Nous constatons que le substantif ya:d (souvenir) ne se comporte pas comme un constituant autonome.

D'autre part, il y a des composés où "le formant nominal conserve une partie de son autonomie,..." (Ibid.):

(2-29) ) mainne apne dost ki: prati:kSa:do ghanTe tak ki: hai
(moi.ERG / REFL.M / ami.M / de.sg.F / attente.sg.F / deux / heures / jusque / faire / PAS.3sg.F)
J'ai attendu mon ami pendant deux heures.

Le verbe de cette phrase s'accorde avec le substantif, ce qui montre l'autonomie relative du substantif; ce dernier ne peut accepter le morphème d'accusatif ni être relativisé (Ibid.), ce qui montre sa dépendance au lexème verbal.

Notes
31.

La notion de coalescence, empruntée à G. Lazard, a un sens plus vaste que la composition. En effet, pour G. Lazard, la coalescence va de la satellisation de l'objet indéfini par le verbe jusqu'à l'incorporation de l'objet. En d'autres termes, tout type de rapprochement syntaxique de l'objet au verbe fait partie de la notion de coalescence, et c'est dans ce sens que nous employons ce terme.

32.

Le cas de la langue turque n'est pas isolé. En persan parlé, lorsque l'on a affaire à un verbe transitif qui n'a pas d'objet, on emploie souvent le mot "ciz" (chose) à la place de l'objet de manière suivante:

ali ciz mixord ali ciz mixune

(Ali / chose / il mangeait) (Ali / chose / il lit)
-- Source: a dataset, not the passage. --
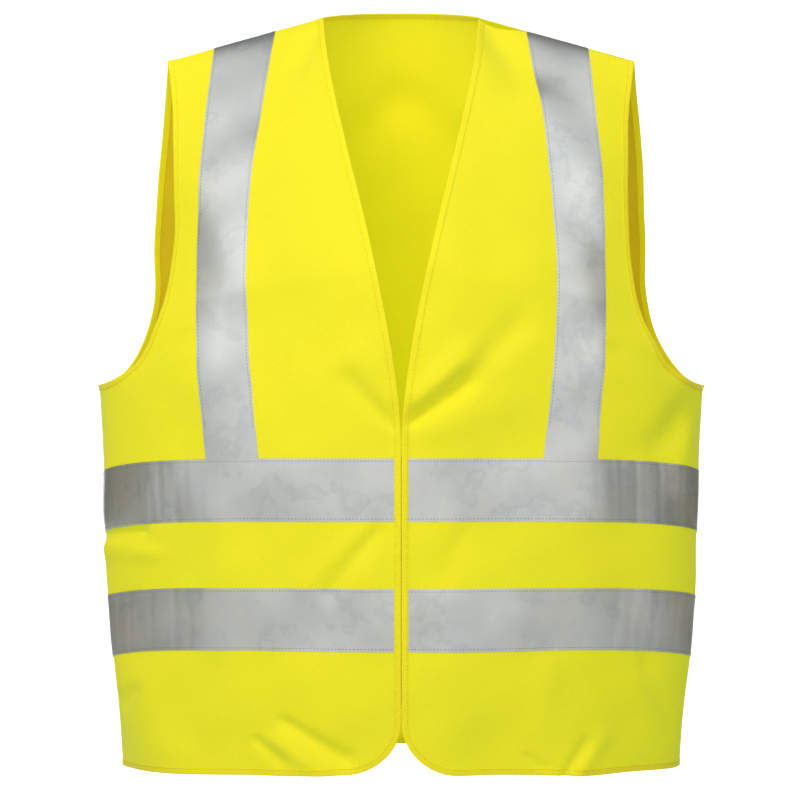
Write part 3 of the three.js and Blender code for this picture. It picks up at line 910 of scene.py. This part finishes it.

Ali mangeait. Ali lit (fait de la lecture).

La langue nahuatl utilise un procédé différent: un verbe transitif doit obligatoirement être accompagné d'un indice d'objet; lorsque l'objet n'est pas connu ou lorsque l'énonciateur ne veut pas l'exprimer, il existe des indices indéfinis -tla- (pour les référents non humains) et -te- (pour les référents humains) qui se préfixent au verbe:

ni-tla-cua ni-te-itta

(IS.1sg-IO-manger) (IS.1sg-IO-voir)

Je mange (quelque chose). Je vois des gens.

(Launey, op. cit.; pp. 36-7)

33.

A. Montaud appelle ce type de composé "semi-coalescent", nous en concluons que le substantif, bien que dépendant du verbe, doit montrer quelques traces d'autonomie. Ce point n'a pas été discuté par l'auteur.